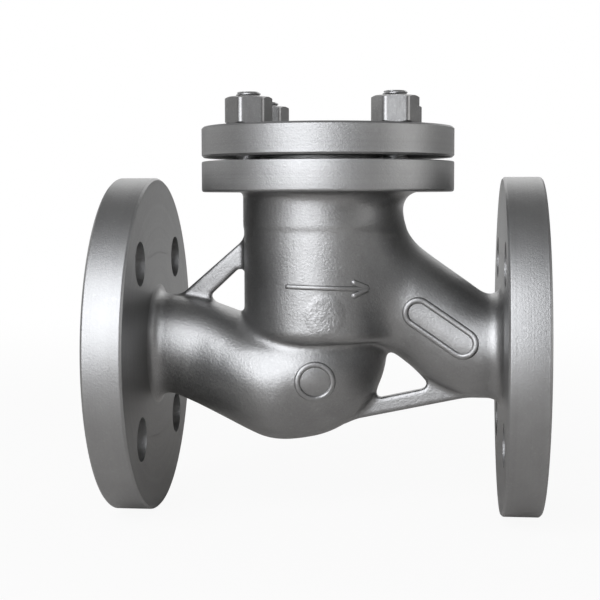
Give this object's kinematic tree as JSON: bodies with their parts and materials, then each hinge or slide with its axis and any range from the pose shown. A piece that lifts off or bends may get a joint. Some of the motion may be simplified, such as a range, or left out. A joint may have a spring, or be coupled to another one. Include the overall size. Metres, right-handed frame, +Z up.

※

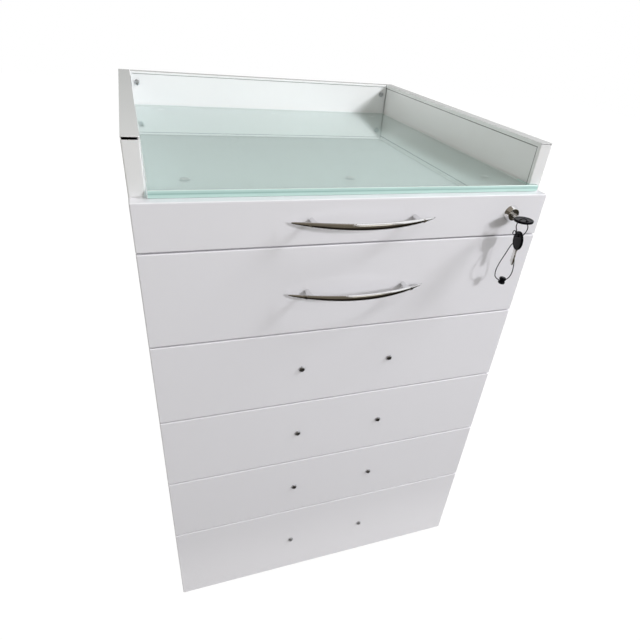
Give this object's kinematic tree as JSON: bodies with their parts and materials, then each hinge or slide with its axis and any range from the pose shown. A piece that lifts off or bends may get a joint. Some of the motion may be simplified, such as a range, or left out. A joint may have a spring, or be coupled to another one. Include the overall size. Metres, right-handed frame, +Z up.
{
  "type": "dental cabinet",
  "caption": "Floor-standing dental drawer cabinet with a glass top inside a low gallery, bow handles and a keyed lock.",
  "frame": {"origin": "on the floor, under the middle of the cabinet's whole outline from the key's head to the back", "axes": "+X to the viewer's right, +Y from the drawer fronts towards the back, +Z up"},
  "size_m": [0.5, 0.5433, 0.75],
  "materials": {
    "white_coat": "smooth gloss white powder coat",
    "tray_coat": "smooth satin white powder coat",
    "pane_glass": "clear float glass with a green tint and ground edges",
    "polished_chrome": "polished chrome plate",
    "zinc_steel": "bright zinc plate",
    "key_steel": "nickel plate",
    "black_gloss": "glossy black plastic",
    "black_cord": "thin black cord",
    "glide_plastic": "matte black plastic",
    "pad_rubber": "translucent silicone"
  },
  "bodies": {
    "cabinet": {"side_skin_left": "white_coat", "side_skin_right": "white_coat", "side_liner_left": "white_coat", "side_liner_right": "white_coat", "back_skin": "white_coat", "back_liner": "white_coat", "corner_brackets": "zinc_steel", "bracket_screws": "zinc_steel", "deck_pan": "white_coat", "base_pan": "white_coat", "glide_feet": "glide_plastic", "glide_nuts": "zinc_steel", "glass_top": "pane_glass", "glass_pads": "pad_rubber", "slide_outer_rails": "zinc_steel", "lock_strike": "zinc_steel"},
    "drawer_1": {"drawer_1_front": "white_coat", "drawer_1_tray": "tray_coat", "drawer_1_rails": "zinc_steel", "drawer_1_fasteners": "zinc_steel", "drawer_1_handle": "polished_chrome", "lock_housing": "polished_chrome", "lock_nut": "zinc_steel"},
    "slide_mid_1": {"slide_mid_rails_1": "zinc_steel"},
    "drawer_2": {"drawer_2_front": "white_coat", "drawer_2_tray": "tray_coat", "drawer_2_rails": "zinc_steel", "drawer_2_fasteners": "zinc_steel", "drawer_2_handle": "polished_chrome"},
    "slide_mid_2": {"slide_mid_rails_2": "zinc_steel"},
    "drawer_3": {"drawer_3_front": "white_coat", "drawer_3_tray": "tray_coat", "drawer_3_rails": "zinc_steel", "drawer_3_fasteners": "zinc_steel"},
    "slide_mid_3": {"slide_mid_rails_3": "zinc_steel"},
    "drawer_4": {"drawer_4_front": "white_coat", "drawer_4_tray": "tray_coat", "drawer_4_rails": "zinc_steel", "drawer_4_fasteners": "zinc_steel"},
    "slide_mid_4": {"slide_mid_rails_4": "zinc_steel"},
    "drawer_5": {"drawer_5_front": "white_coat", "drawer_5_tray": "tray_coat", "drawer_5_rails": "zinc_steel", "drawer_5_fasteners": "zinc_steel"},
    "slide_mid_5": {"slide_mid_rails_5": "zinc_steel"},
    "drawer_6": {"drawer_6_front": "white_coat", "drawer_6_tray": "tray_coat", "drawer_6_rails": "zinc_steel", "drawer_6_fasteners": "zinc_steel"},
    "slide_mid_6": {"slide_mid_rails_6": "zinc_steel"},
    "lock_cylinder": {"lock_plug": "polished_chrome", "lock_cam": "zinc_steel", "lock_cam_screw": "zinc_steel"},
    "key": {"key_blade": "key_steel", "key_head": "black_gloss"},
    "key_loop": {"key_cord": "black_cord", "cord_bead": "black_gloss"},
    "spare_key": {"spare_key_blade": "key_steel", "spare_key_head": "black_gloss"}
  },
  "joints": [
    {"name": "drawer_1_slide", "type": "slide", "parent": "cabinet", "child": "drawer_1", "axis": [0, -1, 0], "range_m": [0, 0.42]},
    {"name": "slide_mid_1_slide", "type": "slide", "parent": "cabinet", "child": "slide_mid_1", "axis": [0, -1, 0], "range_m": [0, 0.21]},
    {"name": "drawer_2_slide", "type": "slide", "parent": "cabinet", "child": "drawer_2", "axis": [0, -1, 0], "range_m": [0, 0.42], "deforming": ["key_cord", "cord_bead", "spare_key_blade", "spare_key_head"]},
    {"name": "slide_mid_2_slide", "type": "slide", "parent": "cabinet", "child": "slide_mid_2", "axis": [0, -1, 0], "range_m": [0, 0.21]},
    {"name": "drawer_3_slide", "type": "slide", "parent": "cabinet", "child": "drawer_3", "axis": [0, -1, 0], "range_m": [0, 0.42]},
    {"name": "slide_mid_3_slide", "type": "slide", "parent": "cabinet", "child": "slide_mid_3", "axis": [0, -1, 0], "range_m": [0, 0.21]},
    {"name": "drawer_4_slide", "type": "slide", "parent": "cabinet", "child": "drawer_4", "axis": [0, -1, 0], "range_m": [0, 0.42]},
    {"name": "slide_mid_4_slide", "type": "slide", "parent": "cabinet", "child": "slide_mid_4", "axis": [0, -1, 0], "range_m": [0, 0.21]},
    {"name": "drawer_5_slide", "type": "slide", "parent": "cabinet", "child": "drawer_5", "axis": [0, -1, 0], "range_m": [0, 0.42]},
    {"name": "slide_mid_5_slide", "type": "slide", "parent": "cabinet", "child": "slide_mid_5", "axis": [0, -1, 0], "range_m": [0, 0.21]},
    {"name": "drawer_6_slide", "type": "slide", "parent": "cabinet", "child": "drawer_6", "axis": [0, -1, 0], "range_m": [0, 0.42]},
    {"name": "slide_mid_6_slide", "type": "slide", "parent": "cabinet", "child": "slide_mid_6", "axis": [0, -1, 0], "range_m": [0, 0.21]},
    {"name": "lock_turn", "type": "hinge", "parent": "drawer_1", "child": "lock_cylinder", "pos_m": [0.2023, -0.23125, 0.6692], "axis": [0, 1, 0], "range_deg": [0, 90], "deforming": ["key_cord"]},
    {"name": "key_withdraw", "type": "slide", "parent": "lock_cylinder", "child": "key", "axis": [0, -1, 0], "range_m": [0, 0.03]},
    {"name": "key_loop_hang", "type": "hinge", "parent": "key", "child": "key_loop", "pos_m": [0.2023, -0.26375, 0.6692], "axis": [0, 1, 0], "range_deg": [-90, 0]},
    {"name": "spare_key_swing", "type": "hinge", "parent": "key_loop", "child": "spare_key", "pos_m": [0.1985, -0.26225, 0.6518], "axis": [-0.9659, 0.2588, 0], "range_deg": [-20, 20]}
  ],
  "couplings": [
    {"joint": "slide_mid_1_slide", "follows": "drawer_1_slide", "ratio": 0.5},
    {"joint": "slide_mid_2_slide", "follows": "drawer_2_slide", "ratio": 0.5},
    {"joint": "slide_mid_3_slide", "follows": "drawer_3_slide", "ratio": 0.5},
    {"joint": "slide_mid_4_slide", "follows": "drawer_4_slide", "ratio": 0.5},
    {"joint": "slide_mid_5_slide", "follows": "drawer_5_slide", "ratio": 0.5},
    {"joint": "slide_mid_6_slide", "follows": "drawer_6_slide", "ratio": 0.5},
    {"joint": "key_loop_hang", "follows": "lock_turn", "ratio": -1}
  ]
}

※

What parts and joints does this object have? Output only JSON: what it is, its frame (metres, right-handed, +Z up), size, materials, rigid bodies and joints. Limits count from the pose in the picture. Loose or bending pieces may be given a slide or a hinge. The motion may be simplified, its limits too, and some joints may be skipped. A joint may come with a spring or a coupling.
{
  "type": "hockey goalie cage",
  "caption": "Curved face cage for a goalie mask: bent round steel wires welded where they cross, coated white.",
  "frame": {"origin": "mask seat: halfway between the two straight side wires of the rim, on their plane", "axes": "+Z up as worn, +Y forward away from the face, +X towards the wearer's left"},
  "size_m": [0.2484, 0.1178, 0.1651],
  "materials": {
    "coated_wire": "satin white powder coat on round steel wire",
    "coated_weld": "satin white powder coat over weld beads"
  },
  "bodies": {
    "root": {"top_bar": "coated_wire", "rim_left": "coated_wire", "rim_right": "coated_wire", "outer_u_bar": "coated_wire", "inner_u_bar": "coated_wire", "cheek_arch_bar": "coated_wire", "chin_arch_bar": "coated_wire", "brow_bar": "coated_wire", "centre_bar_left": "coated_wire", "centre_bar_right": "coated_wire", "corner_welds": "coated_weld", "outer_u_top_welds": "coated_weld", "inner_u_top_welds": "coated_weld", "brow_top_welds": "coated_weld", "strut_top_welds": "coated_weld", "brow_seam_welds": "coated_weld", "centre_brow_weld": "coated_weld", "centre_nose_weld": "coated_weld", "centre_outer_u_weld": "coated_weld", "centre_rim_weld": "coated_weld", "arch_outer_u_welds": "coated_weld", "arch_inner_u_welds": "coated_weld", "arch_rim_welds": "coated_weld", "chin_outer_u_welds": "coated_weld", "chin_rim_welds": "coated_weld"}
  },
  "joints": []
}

※

■ CHALLENGE
Of all the lines in the entries, how many contain the word "joints"? Give only the number.

■ SOLVED EXERCISE
3